Yes, and Dick rode a Penton very early in his career before he switched to Husky. At the time, early in that Husky relationship, John Penton was a distributor for Husky. So he was the father to both brands on the East Coast. That’s why for the longest time the Husqvarna and KTM headquarters were in Amherst and Lorain, Ohio. Those were all John’s buildings at first and then he sold them to those companies when they decided they needed to do their own distribution.
Some of the other names that we should throw in in that dynasty, whether it was by blood or by sponsorship, would include the Leimbachs, the Rosso brothers, Jeff Fredette, Billy Uhl, Carl Cranke, and more. And Carl Crank is a great storyteller in the movie. We see him a lot in the movie.
What are some of the other ways John Penton affected the motorcycle industry?
It wasn’t just the Penton motorcycle but wanting to create better stuff for riders, by all brands. John went out and worked with Alpinestars to develop the Hi-Point boots and then found Spectro Oils to create the Hi-Point oil brand, and he helped Franco Acerbis of Acerbis get into the plastic-fender business. We kind of refer to John as the Forrest Gump of dirt bikes.
As I explained to you at one point, High Point Raceway started out because my dad was friends with Mr. Penton and was trying to get some sponsorships, which didn’t quite work—but it’s still High Point Raceway, just spelled differently than Hi-Point tires and Hi-Point boots and Hi-Point racing gear.
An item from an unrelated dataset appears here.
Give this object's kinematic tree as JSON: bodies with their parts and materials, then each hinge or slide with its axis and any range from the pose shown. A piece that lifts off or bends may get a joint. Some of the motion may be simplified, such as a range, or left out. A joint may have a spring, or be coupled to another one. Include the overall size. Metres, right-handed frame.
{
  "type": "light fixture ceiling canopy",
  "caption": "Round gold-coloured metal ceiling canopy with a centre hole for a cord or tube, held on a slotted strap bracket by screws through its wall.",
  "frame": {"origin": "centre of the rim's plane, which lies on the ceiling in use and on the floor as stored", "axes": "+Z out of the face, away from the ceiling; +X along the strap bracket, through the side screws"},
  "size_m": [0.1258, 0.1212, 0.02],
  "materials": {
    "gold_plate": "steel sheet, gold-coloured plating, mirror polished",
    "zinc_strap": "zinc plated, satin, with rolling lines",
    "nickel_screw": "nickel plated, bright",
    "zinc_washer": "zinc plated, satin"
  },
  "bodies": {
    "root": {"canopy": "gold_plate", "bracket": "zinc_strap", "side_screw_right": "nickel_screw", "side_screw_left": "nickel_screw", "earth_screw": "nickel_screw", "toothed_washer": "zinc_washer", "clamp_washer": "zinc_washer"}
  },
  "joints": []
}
Yes, and even as recently as Jeff Stanton and Mike LaRocco, those were guys wearing Hi-Point gear when they turned pro. So he just had this really big impact everywhere in off-road motorcycling.
As far as Mr. Penton goes now, how stoked do you think he’s going to be when he sees this film?
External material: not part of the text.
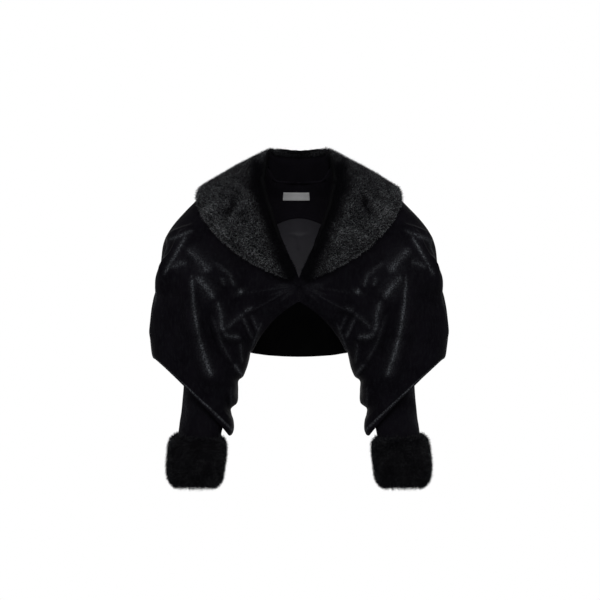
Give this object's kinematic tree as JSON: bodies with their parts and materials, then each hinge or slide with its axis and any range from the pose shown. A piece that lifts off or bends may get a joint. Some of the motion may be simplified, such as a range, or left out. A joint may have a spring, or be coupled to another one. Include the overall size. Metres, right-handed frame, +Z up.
{
  "type": "cropped coat",
  "caption": "Cropped velvet jacket with a wide fur shawl collar, draped cocoon sleeves, close forearms and fur cuffs, shaped as worn.",
  "frame": {"origin": "the middle of the neck's base, level with the neck seam, where the wearer's neck and shoulders hold the jacket", "axes": "+Z up, the front faces -Y, the wearer's left is +X"},
  "size_m": [0.6086, 0.2635, 0.6936],
  "materials": {
    "velvet": "black velvet, a soft sheen along the folds",
    "fur": "black short-pile fake fur, grey where the light meets its tips",
    "facing_cloth": "matt black cloth",
    "satin_lining": "dark grey satin",
    "label_cloth": "plain grey woven cloth",
    "dark_metal": "blackened steel wire"
  },
  "bodies": {
    "root": {"sleeve_left": "velvet", "sleeve_right": "velvet", "forearm_left": "velvet", "forearm_right": "velvet", "cuff_left": "fur", "cuff_right": "fur", "front_left": "velvet", "front_right": "velvet", "back": "velvet", "collar": "fur", "neck_facing": "facing_cloth", "lining_back": "satin_lining", "label": "label_cloth", "hook": "dark_metal", "eye": "dark_metal"}
  },
  "joints": []
}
I keep thinking about Monday night, the premiere. I think there’ll be some tears in the theater in Cleveland on Monday night.
Absolutely. The Penton Owners Group is one of the most thriving, full-throttle groups clubs n motorcycling, and I’m sure a lot of those guys are going to be there as well.
Oh yeah, the Penton Owners Group, they’ve been instrumental and obviously waving a flag for us and being big cheerleaders to get the thing going and have been digging up old photos and film and restored bikes to ride in these recreations we shot for the movie. They’ve been a huge part of this from the very beginning, and they’ll be there.
Who all can go? And if they can’t make it to the premier, where and how will the movie be distributed?
The premiere is open to the public. It’s a big theater; it holds a thousand people. I think we’re over halfway there so far. That’s at the Ohio Theater in Cleveland. They can just go to Playhouse Square, the Ohio Theater box office—tickets are available there. They start at $25. That’s Monday, June 9, and then after June 20 we have screenings being set up by passionate fans and motorcycle dealers all over the country. I think they’re pushing maybe a hundred screenings so far that are getting going. They can go to the Gathr Films site—Gathr Films is our distributor, www.gathrfilms.us, and just type in “Penton” and you’ll come to the area to type in your zip code and you’ll find out if there’s a screening near you, even in a nearby state or other city. And if not you can organize your own screening. It’s really easy to do, and that’s how it works. They use social media to organize screenings by passionate fans of the subject matter.
And as far as the completed film, you are the cinematic chronicler or the keeper of the flame for motocross. How do you feel with your first big endeavor into off-road?
I feel the same way I did when I first started talking to Brad Lackey about the very first Motocross File. These are great people with great stories to tell. I know more now than I did before, and I’m anxious to learn more and do some more of this—this stuff and these people.
Congratulations for reaching the finish line. Like anyone on the podium, though, is there anyone you’d like to thank?
First off I think I need to thank the Penton family for allowing us some unfettered access time and time again for interviews and such, and of course the 562 Kickstarter people who helped get the thing funded so we could actually produce it. And of course Lyle Lovett, our narrator. I think having his name involved from the very beginning helped us do what we needed to do to raise the money to get this thing shot so everybody can enjoy it. Lyle was a die-hard moto kid back in his teenage years. It took Mark Blackwell, who actually reached out to Lyle a few years ago. It took him about an hour for him to get back with us and said, “Hey, Lyle’s in! He instantly said yes.” A lot of people don’t know that Lyle raced a Penton when he was 14 years old for Cycle Shack in Houston, Texas, and actually worked in the store for a couple years. Went to the Penton dealer meeting in Amarillo and met John Penton as a kid. He’s associated with this thing. He’s part of it.
Any more people to thank?
I’d like to thank some of the key companies who stepped up to help us: Spectro Oils, KTM, Alpinestars, Acerbis, and then of course the good folks at Matrix, Eddie Cole, Hoyt, and Fox Toyota down in El Paso, Texas.
Did you go visit Eddie Cole and see that badass Penton in his lobby?
I did see that badass Penton! In fact, I was kind of instrumental in getting those kids to restore that thing for Eddie for Christmas a couple years ago, even though Eddie loved to say “I ended up paying for my own Christmas present.” It’s pretty cool. Eddie raced a Penton. He was another one of those guys—started on a Penton.
Anything else you want to add?
We just hope everybody comes out and comes to the premiere or comes to one of the screenings or gets a screening going. It’s really easy to do and doesn’t cost anything, and it’s just a matter of getting word out to all your dirt bike friends. Come see the Penton movie. Also I want to thank you guys, too, the Racer X guys, for providing a platform and photos and inspiration for the book.
It really was Ed Youngblood’s idea way back when we were getting started out. I remember he called the feature in the magazine “A Life Less Ordinary.” I think that sums it up well.
It is. By the way, the movie’s two hours and fifteen minutes. For all the old guys, it’s a bladder-buster!